Exercise goal: Every line below should be repeated exactly.

Information provided:
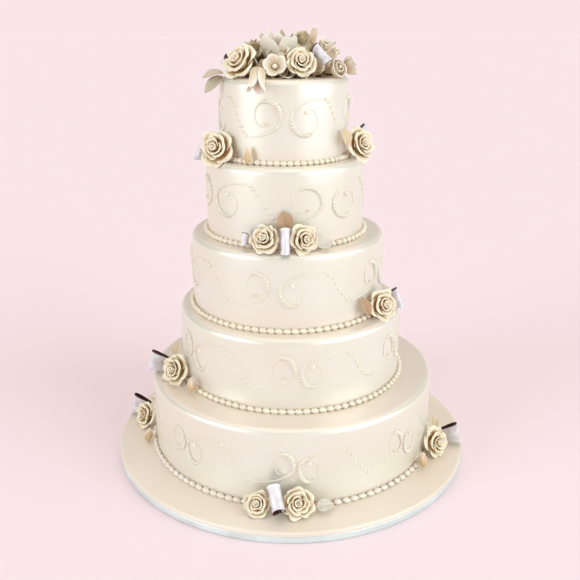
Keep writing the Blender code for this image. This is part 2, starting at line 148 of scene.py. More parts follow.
# Petal colours, from lip to foot; the foot tone is painted shade, darker where the petals overlap
PETAL_PARTS = {"lip": "Edge", "body": "Face", "deep": "Foot"}
PETAL_TONES = {
    "rose": ("Rose petal", (0.92, 0.83, 0.67), (0.83, 0.70, 0.48), (0.66, 0.45, 0.20)),
    "white": ("Blossom petal", (0.85, 0.80, 0.70), (0.79, 0.69, 0.52), (0.60, 0.44, 0.26)),
    "grey": ("Magnolia petal", (0.86, 0.79, 0.68), (0.76, 0.68, 0.56), (0.55, 0.46, 0.32)),
    # Olive petals: a tan tone, darkened by painted shade for petals deep in the bunch
    "shaded_olive": ("Shaded petal", (0.74, 0.65, 0.47), (0.58, 0.46, 0.28), (0.26, 0.18, 0.09)),
    # Low leaves: near-black tones, painted shade for the shadow round the foot of the top bunch
    "shade": ("Low leaf", (0.52, 0.40, 0.24), (0.30, 0.20, 0.10), (0.12, 0.07, 0.03)),
}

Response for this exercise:
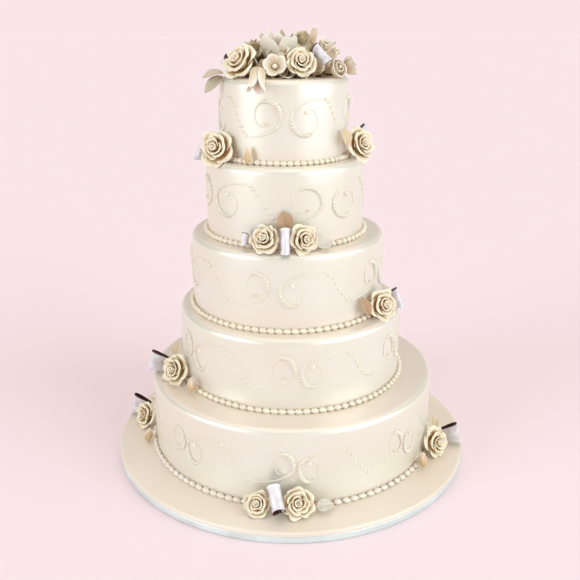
Keep writing the Blender code for this image. This is part 2, starting at line 148 of scene.py. More parts follow.
# Petal colours, from lip to foot; the foot tone is painted shade, darker where the petals overlap
PETAL_PARTS = {"lip": "Edge", "body": "Face", "deep": "Foot"}
PETAL_TONES = {
    "rose": ("Rose petal", (0.92, 0.83, 0.67), (0.83, 0.70, 0.48), (0.66, 0.45, 0.20)),
    "white": ("Blossom petal", (0.85, 0.80, 0.70), (0.79, 0.69, 0.52), (0.60, 0.44, 0.26)),
    "grey": ("Magnolia petal", (0.86, 0.79, 0.68), (0.76, 0.68, 0.56), (0.55, 0.46, 0.32)),
    # Olive petals: a tan tone, darkened by painted shade for petals deep in the bunch
    "shaded_olive": ("Shaded petal", (0.74, 0.65, 0.47), (0.58, 0.46, 0.28), (0.26, 0.18, 0.09)),
    # Low leaves: near-black tones, painted shade for the shadow round the foot of the top bunch
    "shade": ("Low leaf", (0.52, 0.40, 0.24), (0.30, 0.20, 0.10), (0.12, 0.07, 0.03)),
}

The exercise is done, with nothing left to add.